Civil Rights Pilgrimage: march through history

Story by Nick Erickson, Staff Writer

Every third Monday in January, America designates the day to honor Martin Luther King Jr.  This winter break, over 90 UW-Eau Claire students and faculty members designated ten days to celebrate his life and learn about the topic of civil rights on the tenth Civil Rights Pilgrimage.

Virgil Ward, a senior student coordinator, said the trip strategically followed the life of King.

It started in his birthplace of Atlanta and  ended in the city of Memphis, Tenn., where King was assassinated. Overall, the trip had destinations in five states over the ten days.

Ward said one of the goals of the trip is to open people’s minds to different people and cultures.

“I want people to expand their minds and viewpoints to be more accepting,” Ward said. “That way they can actually experience things before they make assumptions.”

Those who went on the Civil Rights Pilgrimage had the opportunity to fulfill Ward’s goals by visiting an array of historical places that were important during King’s quest for civil rights.

The trip’s first three days were spent in Atlanta, where the group was able to attend a church service at Martin Luther King Sr.’s Ebenezer Baptist Church, a place where King began to preach his ministry of nonviolence and peace. They also saw King’s birth home in Atlanta.

After that, the group traveled to Alabama, making stops in Birmingham, Montgomery and Selma.

Yingxing Zhang, a foreign exchange student at UW-Eau Claire, was particularly impressed with the Wall of Tolerance at the Civil Rights Memorial Center, where visitors are able to sign a promise that they will continue to fight for equality.

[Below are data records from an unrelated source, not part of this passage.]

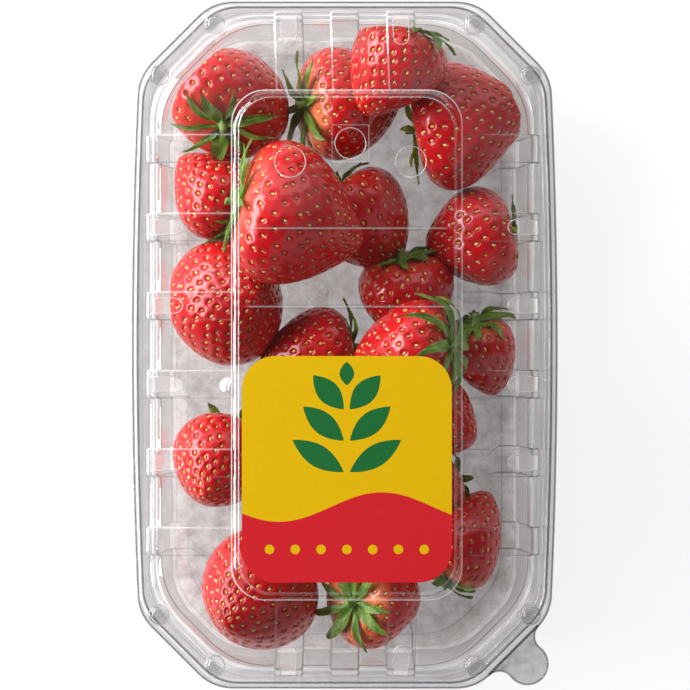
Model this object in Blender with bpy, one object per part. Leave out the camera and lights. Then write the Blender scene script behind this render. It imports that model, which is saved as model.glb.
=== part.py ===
"""A clear plastic punnet of strawberries, shut with its clipped-on lid. Metres, +Z up.

The origin is the middle of the underside. +Y runs along the punnet's length, and the lid's
pull tab stands out of the corner at +X, -Y. The tray and the lid are thin formed sheets:
each is lofted from rows, outlines that follow one another from the lip to the middle, and
is then given its thickness. Both sheets share their ribs and the way that a row is sampled.
"""

import math
import random

import bmesh
import bpy
from mathutils import Matrix, Vector

# Driving dimensions of the pack
HALF_WIDTH = 0.0566
HALF_LENGTH = 0.0939
SHEET = 0.0005
GAP = 0.0003
FLANGE_TOP = 0.0453
LID_FLANGE = 0.0462

# Outlines, each with the size of its cut corner, the radius of that corner's vertices and how
# far its long sides bow out
RIM = (0.0205, 0.0130, 0.0015)
WALL = (0.0195, 0.0220, 0.0)
FOOT = (0.0155, 0.0180, 0.0)
BASE = (0.0155, 0.0010, 0.0)
DOME = (0.0200, 0.0215, 0.0)

# Ribs, on the long sides by y and on the short sides by x
LONG_RIBS = [-0.0535, -0.0321, -0.0107, 0.0107, 0.0321, 0.0535]
SHORT_RIBS = [-0.0153, 0.0, 0.0153]
RIB_HALF = 0.0041
RIB_FLANK = 0.0010
VERTEX_STEPS = 4
CORNER_STEPS = 7

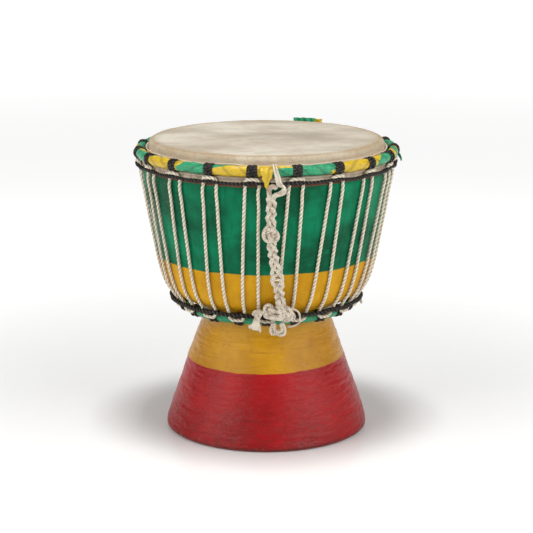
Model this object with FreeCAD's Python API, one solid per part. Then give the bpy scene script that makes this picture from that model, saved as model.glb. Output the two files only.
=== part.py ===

“Each of us in the group signed their name to pledge to contribute themselves in the development of the peace of the world and try to build an equal society,” Zhang said. “That was my favorite part.”

In Selma, the group walked across the Edmund Pettus Bridge, a place where marchers had to cross to Montgomery and were subject to police brutality, Ward said.

He said Selma was an extremely significant place to stop.

“To actually walk where (the marchers) walked was just a really significant and important thing we got to do,” Ward said.

After taking a bus tour in New Orleans, the group got to enjoy a bit of downtime in the Big Easy.

Students could hang out in the French Quarter, attend a Jazz concert at Preservation Hall and even take a swamp tour.

The group then spent time in Little Rock, Ark., including a stop at Central High School, the site of a race riot after schools were forced to integrate due to the court ruling of Brown v. Board of Education.

The final days of the trip were spent in Memphis, Tenn., highlighted by a trip to the National Civil Rights Museum at the Lorraine Motel, the site of King’s assassination.

Rachel Minske, a junior journalism major who took advantage of the trip’s journalism opportunities, said the trip left quite the impression on her.

“It really opened my eyes to see not only what our country has overcome, but still how much work is left to do,” Minske said.

Ward said students from all walks of life gain something from this pilgrimage.

“We don’t even have to ask them to (promote change),” he said. “No matter what field you go into, there will have to be some social change and social justice.  People never forget this trip and what it does to them.”